Injuries make OSU thin up front, with makeshift starters


CORVALLIS — With his unit decimated by injuries, Oregon State offensive line coach Mike Cavanaugh has had to make like a blackjack dealer.

“We’re having to shuffle a little bit,” OSU head coach Mike Riley says, “but I still feel pretty good about how it looks.”

Oregon State’s starting interior five in Saturday’s 7 p.m. Pac-12 opener at Utah looks like this: left tackle Michael Philipp, left guard Josh Andrews, center Josh Mitchell, guard Grant Bays, right tackle Isaac Seumalo.

When OSU began training camp a month ago, the inside quintet had Philipp at left tackle, Andrews at left guard, Seumalo at center, Grant Enger at right guard and Gavin Andrews at right tackle.

Gavin Andrews missed the first two games after contracting mononucleosis. In last Saturday’s 33-14 victory over Hawaii, Enger sprained a knee and Roman Seumalo — who took over the starting right guard spot in Gavin’s absence, with Enger sliding to tackle — suffered a season-ending foot injury.

This will be the first career start for Bays, a 6-1, 290-pound redshirt freshman from Oceanside, Calif.

“I’m excited,” Bays says. “It’s a big opportunity for me. It’s going to be fun.

“I’ll be ready. Coach Cav, he prepares everyone. He puts priority on the starters (during practice), but he lets the ‘2s’ get in there, so everyone is ready for the game.”

Seumalo, one of the best centers in the Pac-12 as a freshman a year ago, played tackle after Sapolu’s injury in the second half of the Hawaii game.

“I played tackle in high school, too,” Seumalo says. “It’s not too difficult, but it’s a change.”

Cavanaugh is taking on a brave face about the makeshift lineup.

“Isaac can play anywhere,” the O-line coach says. “He has great hands — he could probably play tight end, too. Josh went through all of spring at center, so he has experience there. Bays has great athletic ability. Once he gets focused, he could be a great player for us. He’s still young, but he’s gotten a lot of reps in practice, too.”

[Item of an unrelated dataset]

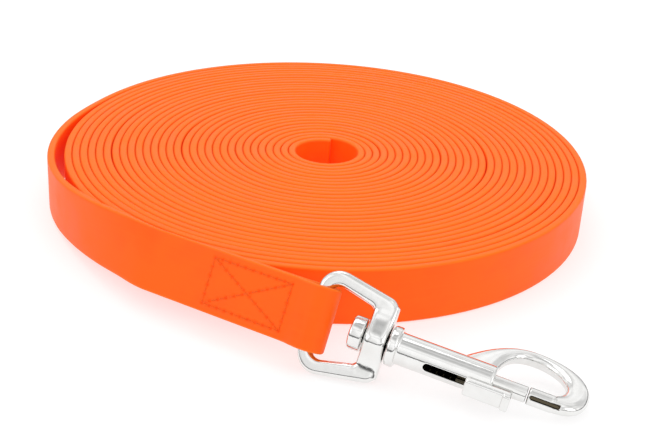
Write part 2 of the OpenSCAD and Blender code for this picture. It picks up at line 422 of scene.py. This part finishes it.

Without Seumalo at his natural position, “you lose quite a bit, but we’re putting the best five guys out there,” Cavanaugh says. “And I know one thing — Isaac can play tackle.”

Seumalo says the newcomers to the starting O-line will do fine.

“Josh and Grant are more than capable,” he says. “We’re a unit that’s been hit by the injury bug, but I’m confident and trusting in those guys.”

Seumalo, who missed OSU’s season-opening loss to Eastern Washington with a sprained knee, is just glad he’s not among the walking wounded.

“I realized when I went through the knee thing that I’d rather be out there if I’m dying than watching from the sidelines,” he said.

The O-line has been superlative in pass-blocking the first two games, but the run game against Hawaii was “terrible,” Cavanaugh says. “We didn’t run the ball worth a lick. That’s all on the O-line and the tight ends. We have to go back to the basics, keep grinding.”